REQUIREMENTS
Repeat each line exactly as it is written.

MATERIAL FOR THE TASK
════════

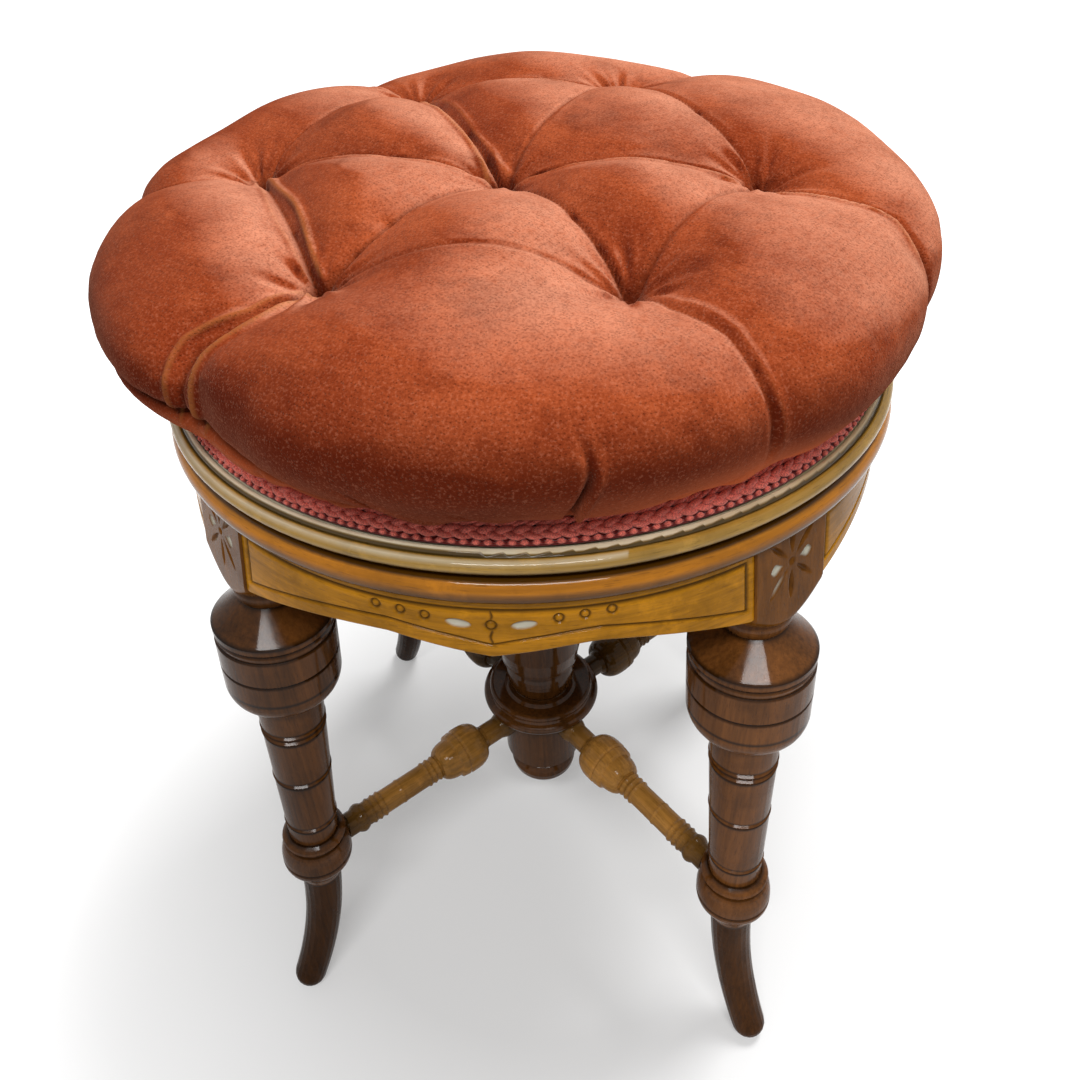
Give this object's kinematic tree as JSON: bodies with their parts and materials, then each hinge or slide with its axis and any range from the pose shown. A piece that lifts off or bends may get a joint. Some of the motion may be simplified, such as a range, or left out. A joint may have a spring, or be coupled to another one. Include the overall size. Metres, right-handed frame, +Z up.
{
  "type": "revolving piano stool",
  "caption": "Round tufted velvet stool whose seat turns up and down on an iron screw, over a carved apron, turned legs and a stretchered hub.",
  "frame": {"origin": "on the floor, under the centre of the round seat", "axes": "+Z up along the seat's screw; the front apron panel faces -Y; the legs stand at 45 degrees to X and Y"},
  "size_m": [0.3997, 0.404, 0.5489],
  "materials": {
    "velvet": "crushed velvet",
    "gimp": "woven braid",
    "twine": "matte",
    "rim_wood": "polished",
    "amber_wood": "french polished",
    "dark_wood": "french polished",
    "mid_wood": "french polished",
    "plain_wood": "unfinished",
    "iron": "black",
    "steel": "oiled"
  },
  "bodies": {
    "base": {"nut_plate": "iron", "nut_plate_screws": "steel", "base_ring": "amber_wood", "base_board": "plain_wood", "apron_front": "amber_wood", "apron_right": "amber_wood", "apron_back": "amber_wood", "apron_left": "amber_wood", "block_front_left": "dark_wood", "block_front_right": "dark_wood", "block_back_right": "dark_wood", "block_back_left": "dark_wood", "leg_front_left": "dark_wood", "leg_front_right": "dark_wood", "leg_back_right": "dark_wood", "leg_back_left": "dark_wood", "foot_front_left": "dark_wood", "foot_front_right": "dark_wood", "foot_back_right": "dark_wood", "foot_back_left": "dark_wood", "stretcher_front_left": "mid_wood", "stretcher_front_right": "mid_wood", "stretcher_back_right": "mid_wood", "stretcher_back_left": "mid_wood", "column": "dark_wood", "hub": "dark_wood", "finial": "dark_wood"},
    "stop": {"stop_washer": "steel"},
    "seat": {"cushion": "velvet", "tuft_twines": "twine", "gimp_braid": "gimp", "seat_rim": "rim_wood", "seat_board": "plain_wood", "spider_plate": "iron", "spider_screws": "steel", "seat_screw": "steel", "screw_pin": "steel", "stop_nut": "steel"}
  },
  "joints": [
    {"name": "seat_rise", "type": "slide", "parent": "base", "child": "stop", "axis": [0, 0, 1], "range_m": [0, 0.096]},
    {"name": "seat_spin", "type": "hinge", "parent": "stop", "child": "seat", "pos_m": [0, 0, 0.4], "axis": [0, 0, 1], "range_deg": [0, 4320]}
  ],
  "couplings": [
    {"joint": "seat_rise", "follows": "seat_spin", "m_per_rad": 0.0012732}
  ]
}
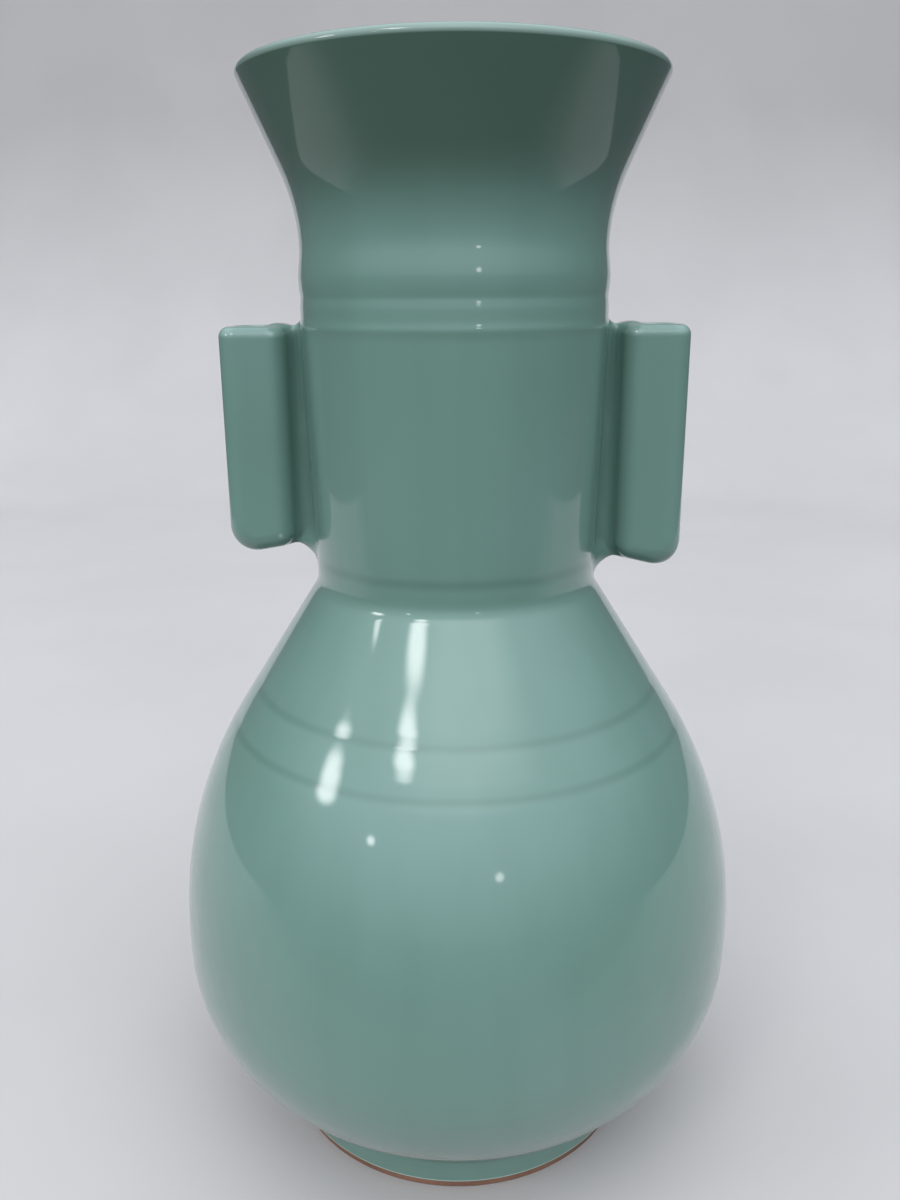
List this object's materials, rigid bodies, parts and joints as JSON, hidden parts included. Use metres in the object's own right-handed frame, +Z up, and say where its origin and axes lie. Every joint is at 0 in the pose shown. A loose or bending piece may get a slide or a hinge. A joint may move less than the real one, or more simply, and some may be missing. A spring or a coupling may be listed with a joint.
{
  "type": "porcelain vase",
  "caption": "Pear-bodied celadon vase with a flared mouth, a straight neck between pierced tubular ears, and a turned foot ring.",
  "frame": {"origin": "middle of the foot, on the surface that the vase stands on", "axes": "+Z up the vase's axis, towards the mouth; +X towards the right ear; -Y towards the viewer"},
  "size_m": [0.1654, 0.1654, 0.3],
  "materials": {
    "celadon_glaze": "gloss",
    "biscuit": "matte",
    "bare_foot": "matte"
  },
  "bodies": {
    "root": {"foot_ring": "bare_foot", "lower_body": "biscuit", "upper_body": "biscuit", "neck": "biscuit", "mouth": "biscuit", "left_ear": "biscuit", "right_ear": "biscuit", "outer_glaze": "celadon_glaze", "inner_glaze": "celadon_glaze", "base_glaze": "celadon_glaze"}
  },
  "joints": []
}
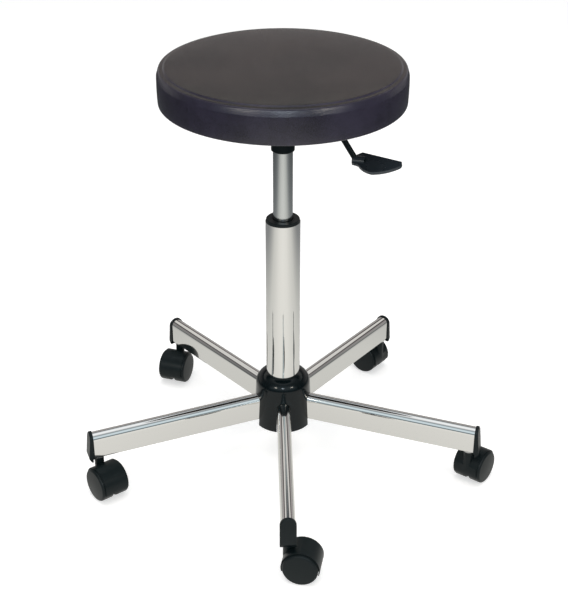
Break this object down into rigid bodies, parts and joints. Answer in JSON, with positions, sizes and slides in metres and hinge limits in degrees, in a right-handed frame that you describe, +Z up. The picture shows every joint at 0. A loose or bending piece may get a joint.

════════

COMPLETE ANSWER
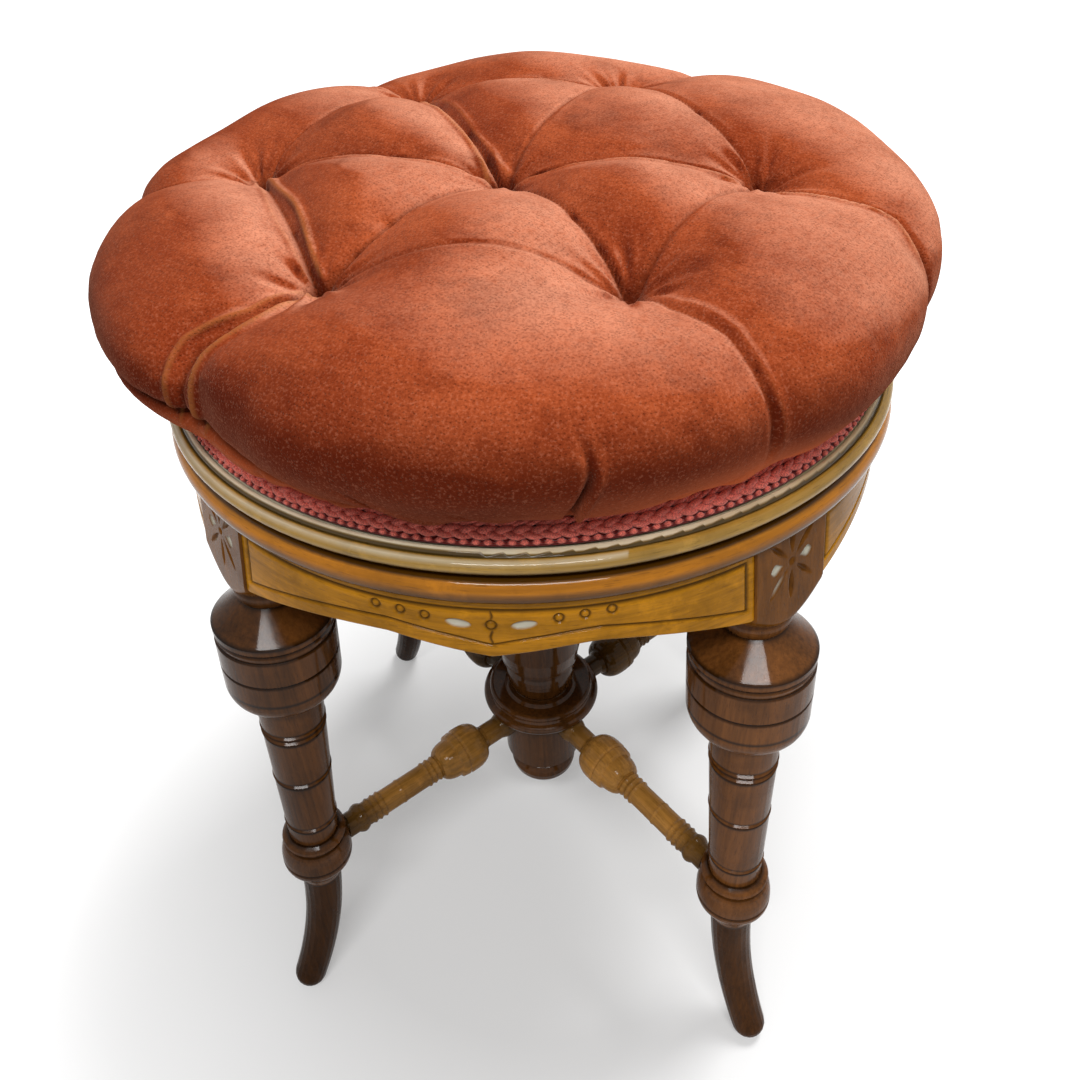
Give this object's kinematic tree as JSON: bodies with their parts and materials, then each hinge or slide with its axis and any range from the pose shown. A piece that lifts off or bends may get a joint. Some of the motion may be simplified, such as a range, or left out. A joint may have a spring, or be coupled to another one. Include the overall size. Metres, right-handed frame, +Z up.
{
  "type": "revolving piano stool",
  "caption": "Round tufted velvet stool whose seat turns up and down on an iron screw, over a carved apron, turned legs and a stretchered hub.",
  "frame": {"origin": "on the floor, under the centre of the round seat", "axes": "+Z up along the seat's screw; the front apron panel faces -Y; the legs stand at 45 degrees to X and Y"},
  "size_m": [0.3997, 0.404, 0.5489],
  "materials": {
    "velvet": "crushed velvet",
    "gimp": "woven braid",
    "twine": "matte",
    "rim_wood": "polished",
    "amber_wood": "french polished",
    "dark_wood": "french polished",
    "mid_wood": "french polished",
    "plain_wood": "unfinished",
    "iron": "black",
    "steel": "oiled"
  },
  "bodies": {
    "base": {"nut_plate": "iron", "nut_plate_screws": "steel", "base_ring": "amber_wood", "base_board": "plain_wood", "apron_front": "amber_wood", "apron_right": "amber_wood", "apron_back": "amber_wood", "apron_left": "amber_wood", "block_front_left": "dark_wood", "block_front_right": "dark_wood", "block_back_right": "dark_wood", "block_back_left": "dark_wood", "leg_front_left": "dark_wood", "leg_front_right": "dark_wood", "leg_back_right": "dark_wood", "leg_back_left": "dark_wood", "foot_front_left": "dark_wood", "foot_front_right": "dark_wood", "foot_back_right": "dark_wood", "foot_back_left": "dark_wood", "stretcher_front_left": "mid_wood", "stretcher_front_right": "mid_wood", "stretcher_back_right": "mid_wood", "stretcher_back_left": "mid_wood", "column": "dark_wood", "hub": "dark_wood", "finial": "dark_wood"},
    "stop": {"stop_washer": "steel"},
    "seat": {"cushion": "velvet", "tuft_twines": "twine", "gimp_braid": "gimp", "seat_rim": "rim_wood", "seat_board": "plain_wood", "spider_plate": "iron", "spider_screws": "steel", "seat_screw": "steel", "screw_pin": "steel", "stop_nut": "steel"}
  },
  "joints": [
    {"name": "seat_rise", "type": "slide", "parent": "base", "child": "stop", "axis": [0, 0, 1], "range_m": [0, 0.096]},
    {"name": "seat_spin", "type": "hinge", "parent": "stop", "child": "seat", "pos_m": [0, 0, 0.4], "axis": [0, 0, 1], "range_deg": [0, 4320]}
  ],
  "couplings": [
    {"joint": "seat_rise", "follows": "seat_spin", "m_per_rad": 0.0012732}
  ]
}
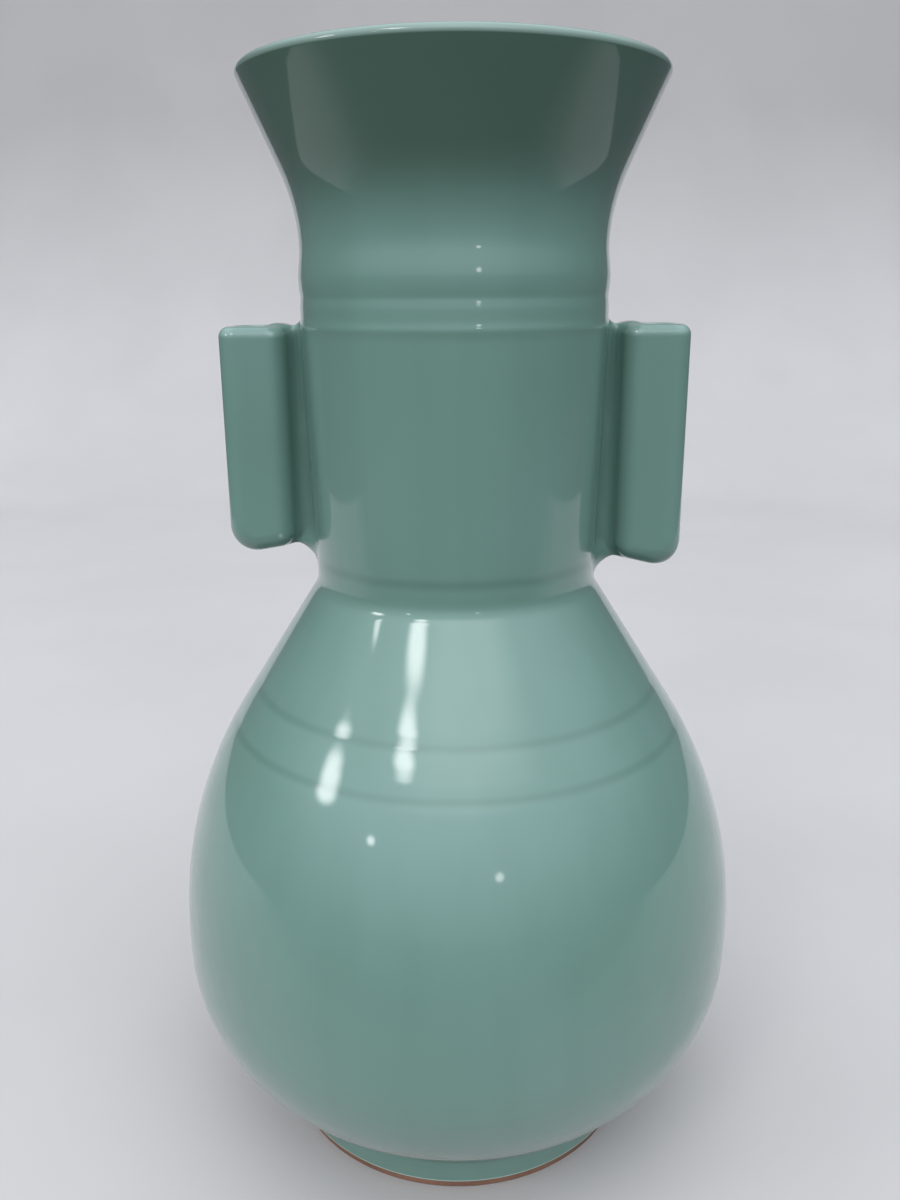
List this object's materials, rigid bodies, parts and joints as JSON, hidden parts included. Use metres in the object's own right-handed frame, +Z up, and say where its origin and axes lie. Every joint is at 0 in the pose shown. A loose or bending piece may get a slide or a hinge. A joint may move less than the real one, or more simply, and some may be missing. A spring or a coupling may be listed with a joint.
{
  "type": "porcelain vase",
  "caption": "Pear-bodied celadon vase with a flared mouth, a straight neck between pierced tubular ears, and a turned foot ring.",
  "frame": {"origin": "middle of the foot, on the surface that the vase stands on", "axes": "+Z up the vase's axis, towards the mouth; +X towards the right ear; -Y towards the viewer"},
  "size_m": [0.1654, 0.1654, 0.3],
  "materials": {
    "celadon_glaze": "gloss",
    "biscuit": "matte",
    "bare_foot": "matte"
  },
  "bodies": {
    "root": {"foot_ring": "bare_foot", "lower_body": "biscuit", "upper_body": "biscuit", "neck": "biscuit", "mouth": "biscuit", "left_ear": "biscuit", "right_ear": "biscuit", "outer_glaze": "celadon_glaze", "inner_glaze": "celadon_glaze", "base_glaze": "celadon_glaze"}
  },
  "joints": []
}
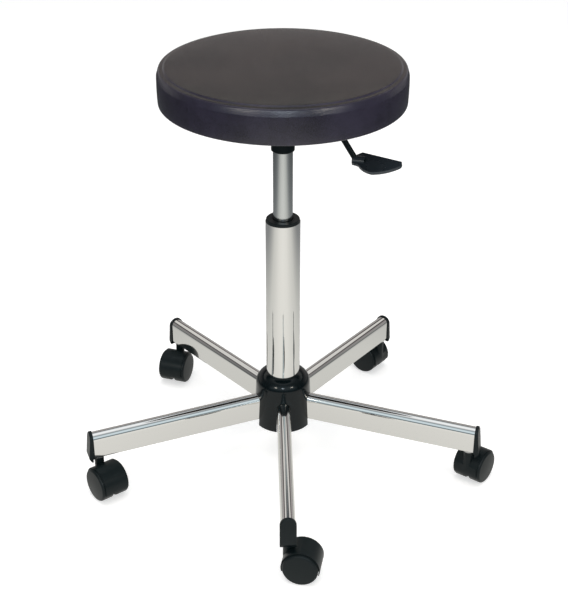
Break this object down into rigid bodies, parts and joints. Answer in JSON, with positions, sizes and slides in metres and hinge limits in degrees, in a right-handed frame that you describe, +Z up. The picture shows every joint at 0. A loose or bending piece may get a joint.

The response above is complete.